# Dont want to sound awful but want a girl



## blakesmummy09

i desperatly would like a little girl this time as i already have a beautiful little boy which i was convinced was a girl all the way through and was a bit cut up he was a boy, this is going to be my last pregnancy either way but all the females in my family for generations have had little girls first but i didnt :( i find out on 29th of this month but im just so worried how im going to feel if i never get the daughter x


----------



## motherofboys

Hugs hun. On my side of the family the girls always come first. They haven't come to me at all though. I'm just beginning to understand the real devastation of possibly never having a daughter. 
Good Luck, hope you get your girl


----------



## laila 44

Honestly, I hope u get your daughter. There's nothing in the world that is more special than a mother-daughter relationship. At first i only wanted boys but now after having my dd I prayed this one old be a girl too and she is!! I would be very sad never having a daughter... Fx for u xx


----------



## maybebaby3

I hope you get your pink bundle! I was hoping for a girl this time but its a boy! That said my DS2 will have a bro only 3yrs younger so hopefully they will be close!


----------



## vic161209

have u had your scan?:flower:


----------



## motherofboys

Fingers crossed you heard girl


----------



## Willow87

laila 44 said:


> Honestly, I hope u get your daughter. There's nothing in the world that is more special than a mother-daughter relationship. At first i only wanted boys but now after having my dd I prayed this one old be a girl too and she is!! I would be very sad never having a daughter... Fx for u xx

LOL idk about anyone else but I never find these responses helpful. :shrug:


----------



## jennjennxx

hoping you heard pink xox


----------



## FlowerPotMum

Willow87 said:


> laila 44 said:
> 
> 
> Honestly, I hope u get your daughter. There's nothing in the world that is more special than a mother-daughter relationship. At first i only wanted boys but now after having my dd I prayed this one old be a girl too and she is!! I would be very sad never having a daughter... Fx for u xx
> 
> LOL idk about anyone else but I never find these responses helpful. :shrug:Click to expand...

I agree. 
Can I just say that, being a mother of wonderful 4 year old, self confessed 'mummy's boy', the relationship between a mother and her son is also very special!

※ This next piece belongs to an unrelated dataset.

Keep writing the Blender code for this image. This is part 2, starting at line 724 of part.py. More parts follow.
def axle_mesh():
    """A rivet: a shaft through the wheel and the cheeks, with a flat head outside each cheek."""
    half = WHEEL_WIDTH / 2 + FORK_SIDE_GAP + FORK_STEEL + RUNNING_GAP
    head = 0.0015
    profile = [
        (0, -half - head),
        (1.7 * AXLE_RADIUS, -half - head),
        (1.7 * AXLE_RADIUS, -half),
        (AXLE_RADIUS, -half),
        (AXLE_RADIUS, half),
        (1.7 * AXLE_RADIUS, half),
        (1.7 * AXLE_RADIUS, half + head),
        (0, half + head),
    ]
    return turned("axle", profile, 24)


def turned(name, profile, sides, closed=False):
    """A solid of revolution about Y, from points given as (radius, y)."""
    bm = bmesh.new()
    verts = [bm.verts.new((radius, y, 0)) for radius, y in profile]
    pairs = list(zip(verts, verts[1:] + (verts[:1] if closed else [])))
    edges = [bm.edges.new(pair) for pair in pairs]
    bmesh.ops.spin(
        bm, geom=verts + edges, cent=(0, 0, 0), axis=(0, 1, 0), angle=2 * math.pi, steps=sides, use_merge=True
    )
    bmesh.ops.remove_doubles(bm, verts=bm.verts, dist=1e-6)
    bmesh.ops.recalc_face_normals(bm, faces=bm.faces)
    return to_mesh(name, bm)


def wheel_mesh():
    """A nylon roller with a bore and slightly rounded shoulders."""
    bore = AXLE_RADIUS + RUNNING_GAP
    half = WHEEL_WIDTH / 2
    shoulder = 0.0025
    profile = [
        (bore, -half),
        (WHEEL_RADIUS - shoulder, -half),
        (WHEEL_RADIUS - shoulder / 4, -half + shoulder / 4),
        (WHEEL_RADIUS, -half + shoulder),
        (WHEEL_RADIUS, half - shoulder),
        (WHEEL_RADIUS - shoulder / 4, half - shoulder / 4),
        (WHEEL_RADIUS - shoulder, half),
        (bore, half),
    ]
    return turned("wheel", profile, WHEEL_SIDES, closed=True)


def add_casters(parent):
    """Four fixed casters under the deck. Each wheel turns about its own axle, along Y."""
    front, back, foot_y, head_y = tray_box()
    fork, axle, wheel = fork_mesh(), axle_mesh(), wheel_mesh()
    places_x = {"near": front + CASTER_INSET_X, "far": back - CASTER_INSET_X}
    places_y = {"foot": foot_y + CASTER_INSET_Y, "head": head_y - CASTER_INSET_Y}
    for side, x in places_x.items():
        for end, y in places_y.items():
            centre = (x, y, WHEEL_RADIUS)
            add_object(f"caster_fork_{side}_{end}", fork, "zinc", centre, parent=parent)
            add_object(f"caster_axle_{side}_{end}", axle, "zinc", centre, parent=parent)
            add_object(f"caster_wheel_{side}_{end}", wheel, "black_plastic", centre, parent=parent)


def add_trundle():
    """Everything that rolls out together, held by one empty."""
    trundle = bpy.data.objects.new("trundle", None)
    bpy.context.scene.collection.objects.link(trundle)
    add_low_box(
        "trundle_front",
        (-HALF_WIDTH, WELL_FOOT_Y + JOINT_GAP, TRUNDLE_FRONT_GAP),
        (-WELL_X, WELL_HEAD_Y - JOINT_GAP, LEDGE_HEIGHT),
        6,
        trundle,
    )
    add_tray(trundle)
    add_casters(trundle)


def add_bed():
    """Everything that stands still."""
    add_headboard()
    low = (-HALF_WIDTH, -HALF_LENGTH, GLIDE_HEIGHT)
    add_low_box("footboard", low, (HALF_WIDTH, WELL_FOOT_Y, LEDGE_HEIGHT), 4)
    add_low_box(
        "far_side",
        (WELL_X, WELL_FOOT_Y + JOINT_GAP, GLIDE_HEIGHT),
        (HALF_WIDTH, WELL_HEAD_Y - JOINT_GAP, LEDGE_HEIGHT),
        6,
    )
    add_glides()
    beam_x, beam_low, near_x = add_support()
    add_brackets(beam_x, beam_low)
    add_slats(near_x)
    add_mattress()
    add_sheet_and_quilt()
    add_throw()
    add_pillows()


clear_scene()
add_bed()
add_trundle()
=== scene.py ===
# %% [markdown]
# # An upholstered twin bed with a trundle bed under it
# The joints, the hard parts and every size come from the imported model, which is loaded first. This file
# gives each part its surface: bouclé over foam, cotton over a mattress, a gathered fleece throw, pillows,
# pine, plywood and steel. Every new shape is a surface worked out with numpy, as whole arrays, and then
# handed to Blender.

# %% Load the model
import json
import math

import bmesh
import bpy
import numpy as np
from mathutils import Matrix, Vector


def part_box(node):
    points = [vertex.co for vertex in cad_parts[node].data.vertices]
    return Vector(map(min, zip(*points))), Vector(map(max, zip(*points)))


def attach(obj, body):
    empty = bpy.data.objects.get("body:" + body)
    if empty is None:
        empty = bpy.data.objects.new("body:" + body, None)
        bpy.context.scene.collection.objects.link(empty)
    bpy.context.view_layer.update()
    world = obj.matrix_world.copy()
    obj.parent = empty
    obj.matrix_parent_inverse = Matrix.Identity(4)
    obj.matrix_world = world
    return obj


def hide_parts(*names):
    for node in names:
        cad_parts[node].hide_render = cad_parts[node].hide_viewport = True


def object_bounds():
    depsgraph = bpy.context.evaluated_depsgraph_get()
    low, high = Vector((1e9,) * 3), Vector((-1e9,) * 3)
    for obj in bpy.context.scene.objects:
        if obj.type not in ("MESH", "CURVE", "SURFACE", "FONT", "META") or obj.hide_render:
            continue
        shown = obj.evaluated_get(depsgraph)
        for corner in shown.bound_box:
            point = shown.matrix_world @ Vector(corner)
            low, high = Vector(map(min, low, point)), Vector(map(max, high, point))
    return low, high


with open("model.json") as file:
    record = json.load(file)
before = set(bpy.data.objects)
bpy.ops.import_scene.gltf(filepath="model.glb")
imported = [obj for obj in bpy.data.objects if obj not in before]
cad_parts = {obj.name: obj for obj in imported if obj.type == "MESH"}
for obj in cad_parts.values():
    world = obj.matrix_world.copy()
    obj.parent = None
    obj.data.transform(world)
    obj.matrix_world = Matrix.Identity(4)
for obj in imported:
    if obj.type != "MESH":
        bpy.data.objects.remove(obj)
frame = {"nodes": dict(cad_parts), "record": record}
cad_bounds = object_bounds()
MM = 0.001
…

I do hope that, for you, you get your girly though and I will be stalking to find out x


----------



## _jellybean_

Willow87 said:


> laila 44 said:
> 
> 
> Honestly, I hope u get your daughter. There's nothing in the world that is more special than a mother-daughter relationship. At first i only wanted boys but now after having my dd I prayed this one old be a girl too and she is!! I would be very sad never having a daughter... Fx for u xx
> 
> LOL idk about anyone else but I never find these responses helpful. :shrug:Click to expand...

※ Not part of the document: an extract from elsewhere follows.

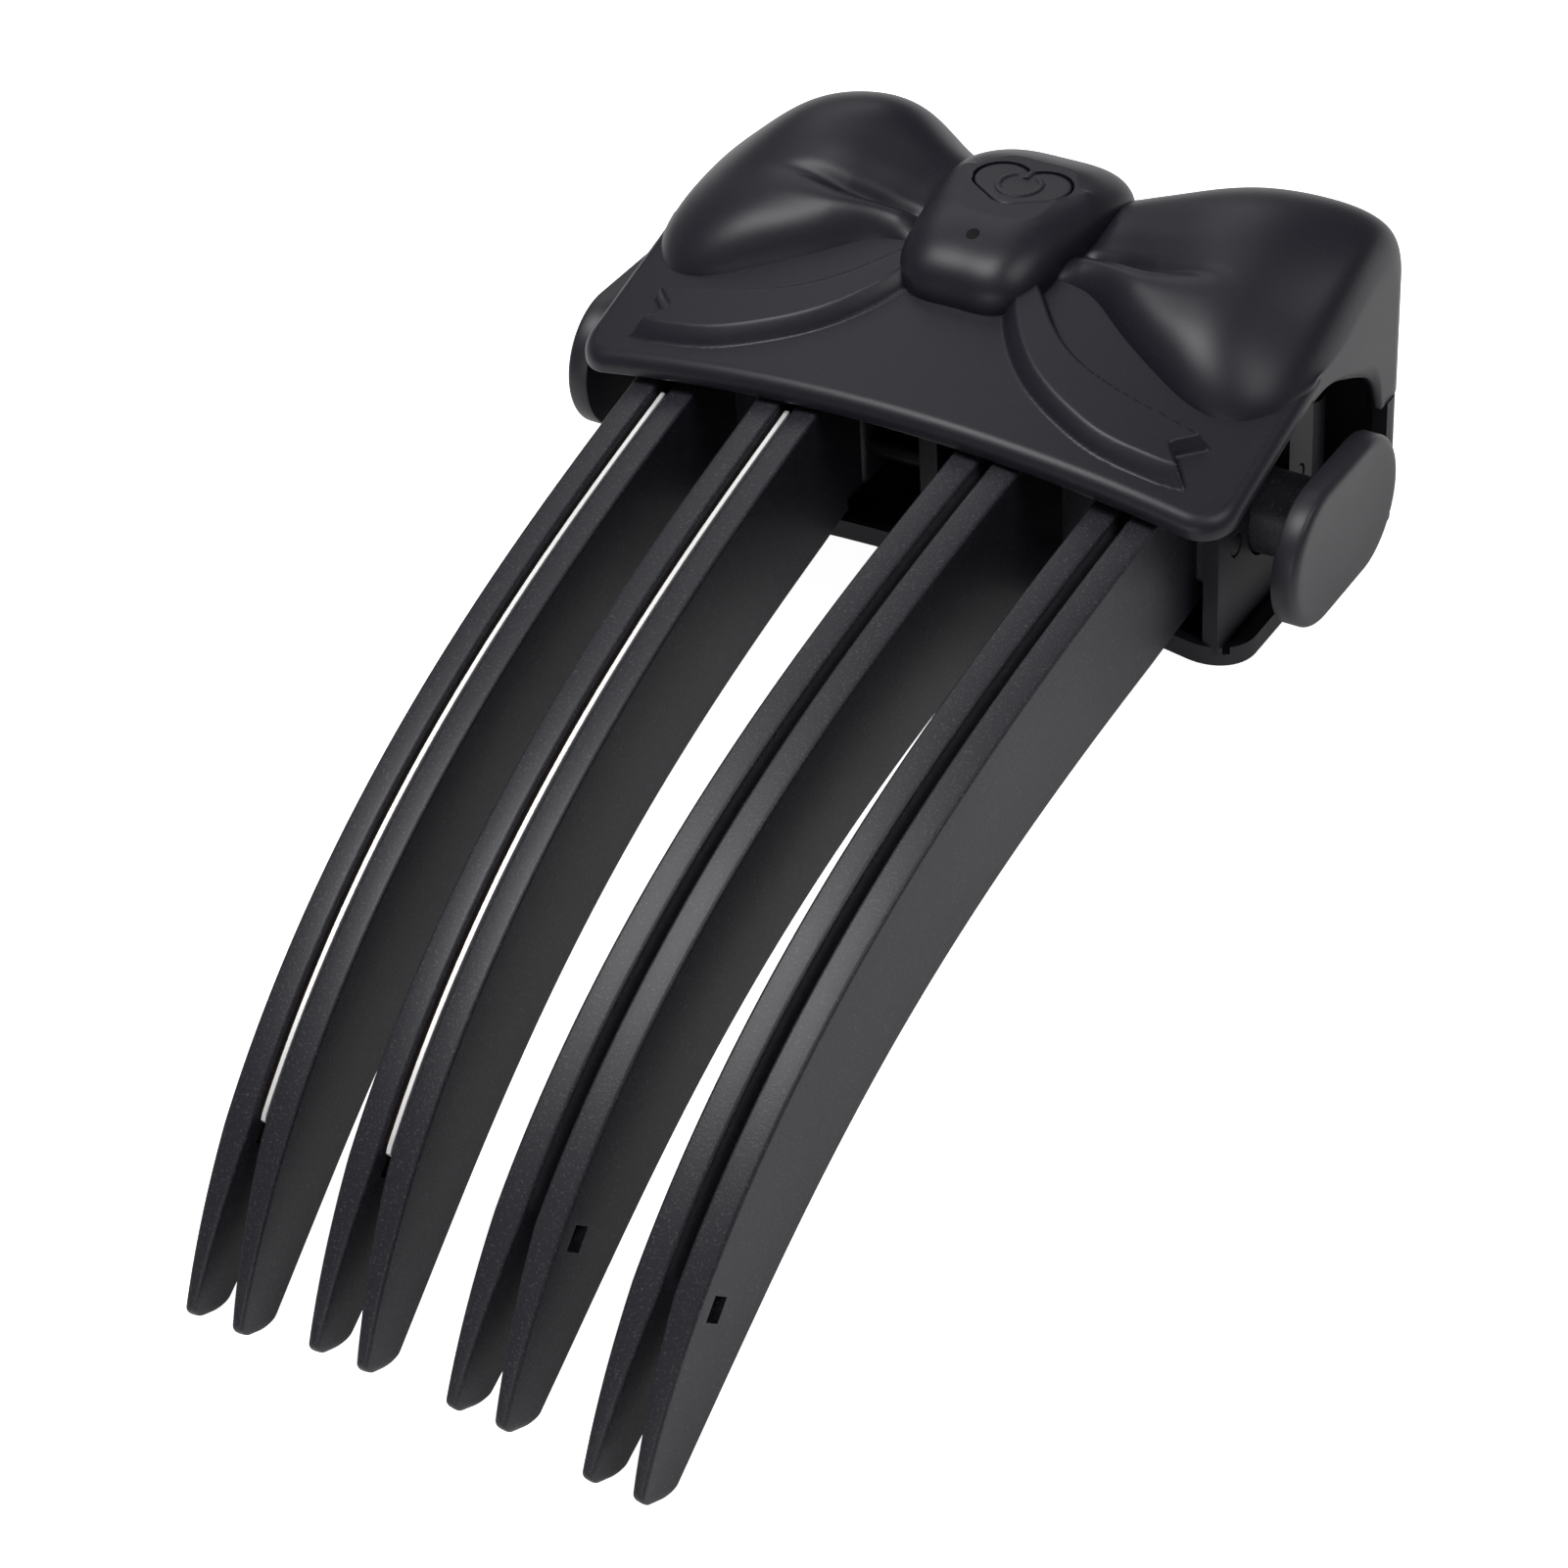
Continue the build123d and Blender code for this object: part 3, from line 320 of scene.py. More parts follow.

agree..kind of sticking a knife in it if lo is a boy


----------



## onetwothreebp

laila 44 said:


> Honestly, I hope u get your daughter. There's nothing in the world that is more special than a mother-daughter relationship. At first i only wanted boys but now after having my dd I prayed this one old be a girl too and she is!! I would be very sad never having a daughter... Fx for u xx

Personally, I find my mother-son relationship to be pretty fucking special.

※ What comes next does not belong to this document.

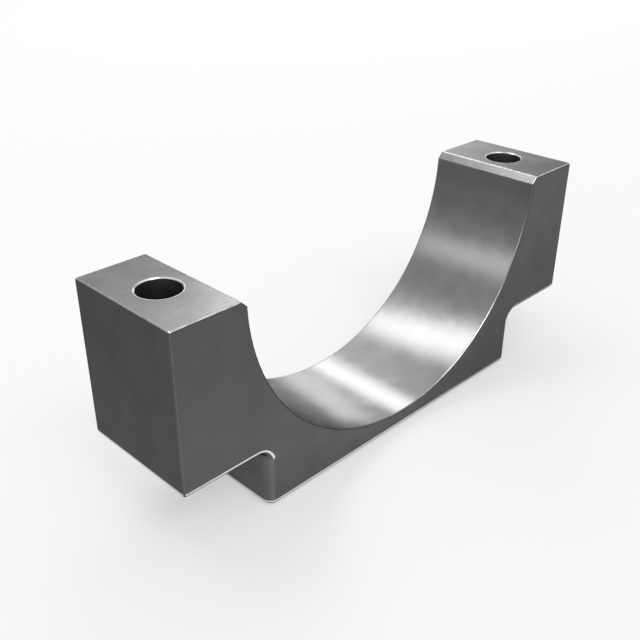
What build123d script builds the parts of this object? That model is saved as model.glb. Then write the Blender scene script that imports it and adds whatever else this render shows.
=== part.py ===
from build123d import *
import os

# Lower half of a split tube clamp: one block of steel, milled all over and bored for the tube.
# Millimetres. X runs from one bolt to the other, Y along the tube, Z up.
# The origin is on the tube's centre line, at mid-width, in the plane where the two halves part.

# Driving dimensions
tube_diameter = 101.6        # the tube that the half-round seat takes
web_thickness = 4.6          # steel left under the seat where it is deepest
block_width = 32.6           # along the tube
ear_length = 19.0            # from the tube's side to the end of the block
ear_height = 39.4            # from the parting plane to the underside of the ears
shoulder_length = 22.9       # from the end of the block in to the foot
bolt_hole_diameter = 9.8     # loose clearance for an M8 bolt
bolt_hole_break = 0.25       # small chamfer round both mouths of a bolt hole
seat_chamfer = 1.7           # lead-in along the two top edges of the seat
foot_corner_radius = 2.6     # upright corners of the foot
root_radius = 2.9            # hollow between the foot and the undersides of the ears
lower_edge_radius = 1.6      # outside edges that face downwards
upper_edge_radius = 0.6      # every other outside edge
side_allowance = 0.1         # metal taken off each side of the foot when the sides are cut flush

# Sizes that follow from them
tube_radius = tube_diameter / 2
half_length = tube_radius + ear_length
half_width = block_width / 2
total_height = tube_radius + web_thickness
foot_half_length = half_length - shoulder_length
bolt_distance = tube_radius + ear_length / 2     # each bolt stands in the middle of its ear
measuring_gap = 0.001                            # how near an edge lies to a plane that it is said to be in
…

OP, how did your scan go? Sending you :hugs:!


----------



## Misscalais

laila 44 said:


> Honestly, I hope u get your daughter. There's nothing in the world that is more special than a mother-daughter relationship. At first i only wanted boys but now after having my dd I prayed this one old be a girl too and she is!! I would be very sad never having a daughter... Fx for u xx

I don't want to sound rude, but as a mother of two boys a mother son relationship is amazing, I don't think a mother daughter relationship would be any more special I think they will be just the same, just special in different ways, you can't say it's the most special thing in the world of you haven't experienced a son yourself.


----------



## Misscalais

OP, I hope you get your daughter :) I'm hoping for one this round too IF this pregnancy is viable and not a chemical. But most of all I just want a healthy happy baby to love.
But just remember if you have another son, I'm sure he will bring you just as much joy and love. 
Sending lots of girly vibes your way xo


----------



## Guppy051708

Hope you get your girl :dust:


----------



## jenniferttc1

onetwothreebp said:


> laila 44 said:
> 
> 
> Honestly, I hope u get your daughter. There's nothing in the world that is more special than a mother-daughter relationship. At first i only wanted boys but now after having my dd I prayed this one old be a girl too and she is!! I would be very sad never having a daughter... Fx for u xx
> 
> Personally, I find my mother-son relationship to be pretty fucking special.
> 
> OP, how did your scan go? Sending you :hugs:!Click to expand...

I agree with all the other ladies! It is just as amazing. Shopping, pedicures and hair bows do not define a "bond" the love of a mother and baby does! I get it, I never imagined being okay with a boy, but its the most amazing feeling having hom around. I am his mommy, and his super hero! A penis does not take a bond away.


----------



## jenniferttc1

Hope you get your princess OP, its okay to feel the way you do, and no matter what it will all be ok :)


----------



## FlowerPotMum

I've done a little stalking and from what I can see in OP's recent posts she got her little girl, just to put all your minds at rest :)


----------



## blakesmummy09

im so sorry ladies i lost the thread and been trying to find it for weeks.... i can confirm that i have been blessed with a little princess :) and my son is over the moon about having sister Eevie. Thankyou all you've been a wonderful support and reassuring about whatever the outcome it would be ok x


----------



## Mummy Bean

woo congrats. x


----------



## Guppy051708

Huge congrats!!!!!


----------



## motherofboys

Congrats!


----------